Charles McCulloch's family were expecting a celebration on the 94-year-old's second day at a nursing home in Canberra.
It was his granddaughter's birthday, and there were to be a string of visitors to help welcome him to life at Jindalee Aged Care Residence in Narrabundah.
Instead, they were left identifying his body, and imagining the final moments before he was beaten to death by a fellow resident in Jindalee's secure dementia ward.
It has raised serious issues about the response to the death, and about resource and funding-starved nursing homes.
Distressed staff, many of whom were facing an unprecedented situation, failed to immediately call police.

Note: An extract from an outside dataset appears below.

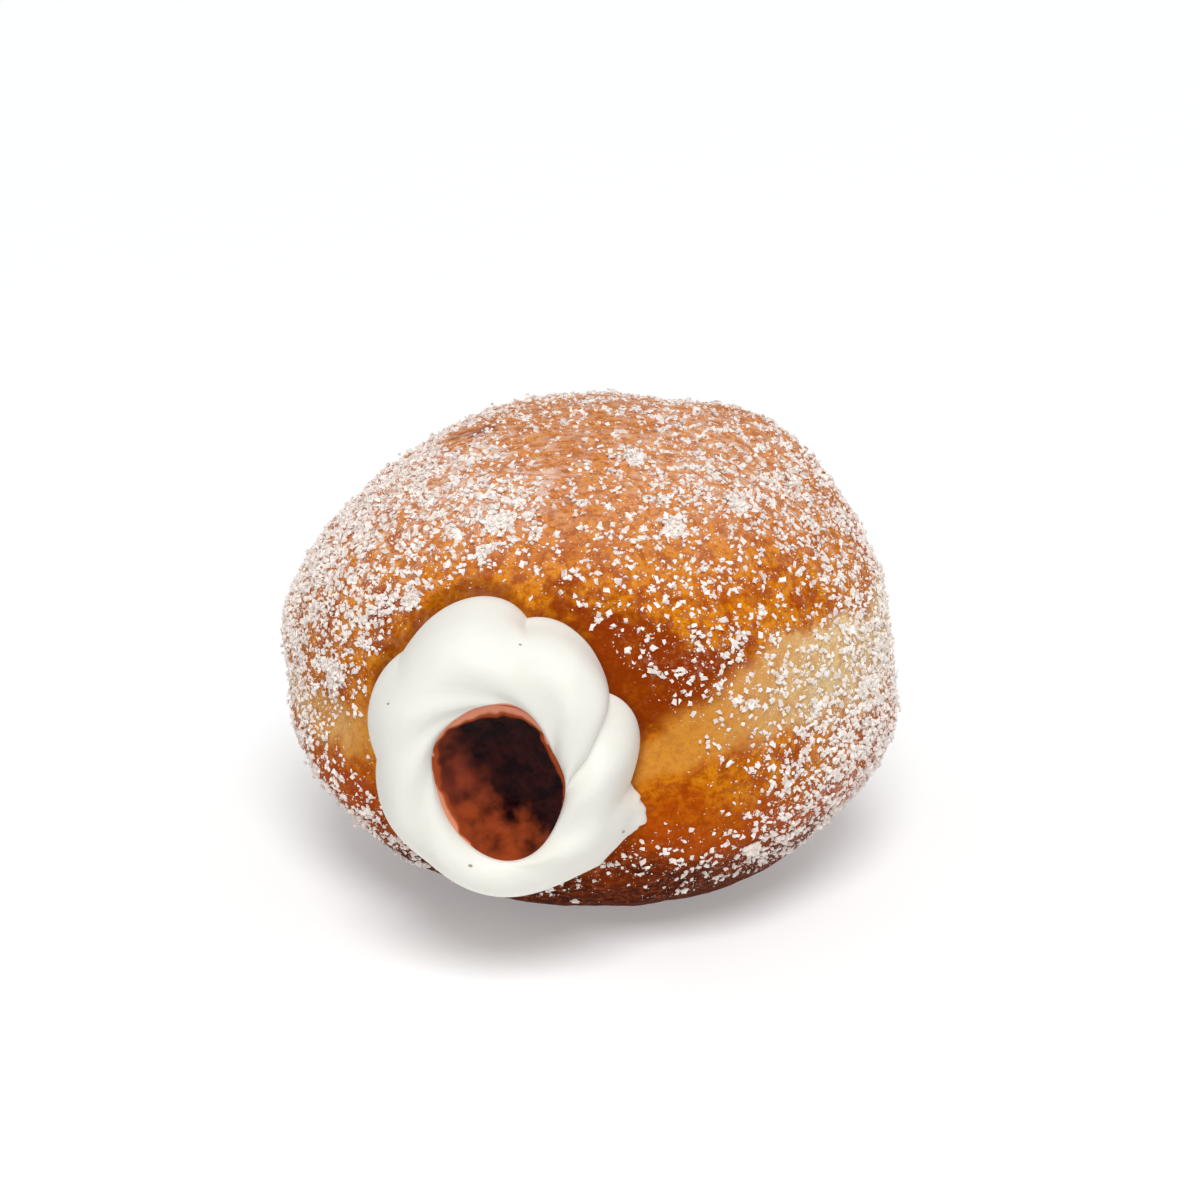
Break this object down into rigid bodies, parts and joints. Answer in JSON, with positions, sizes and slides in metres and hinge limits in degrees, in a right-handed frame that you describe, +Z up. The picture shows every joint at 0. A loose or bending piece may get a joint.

Mr McCulloch's body was left unsupervised for long periods, while the man responsible was left to roam free.
His suspected killer had assaulted another man in the same room earlier that morning, but staff failed to check if anyone else had been attacked.
Concerns have been raised about the low staff-to-resident ratio, and about the placement of the suspected killer in the room with Mr McCulloch, given his violent past.
It took about an hour between the discovery of Mr McCulloch and a call to the police. Staff who found him did not take his vital signs, and the family fear he may not have been dead.
Nursing directors denied allegations they weretrying to cover up the death by not immediately calling police, and have defended claims they gave an inaccurate, more favourable version to the then Department of Health and Ageing.
On Thursday, local dementia expert Dr Tony Jones spoke of the difficulties of predicting violent behaviour, and of the precarious balance between staff's duty to keep residents safe with residents' right to freedom.
He praised Jindalee, saying the staff were the "most informed, sensitive, and professional" in the ACT.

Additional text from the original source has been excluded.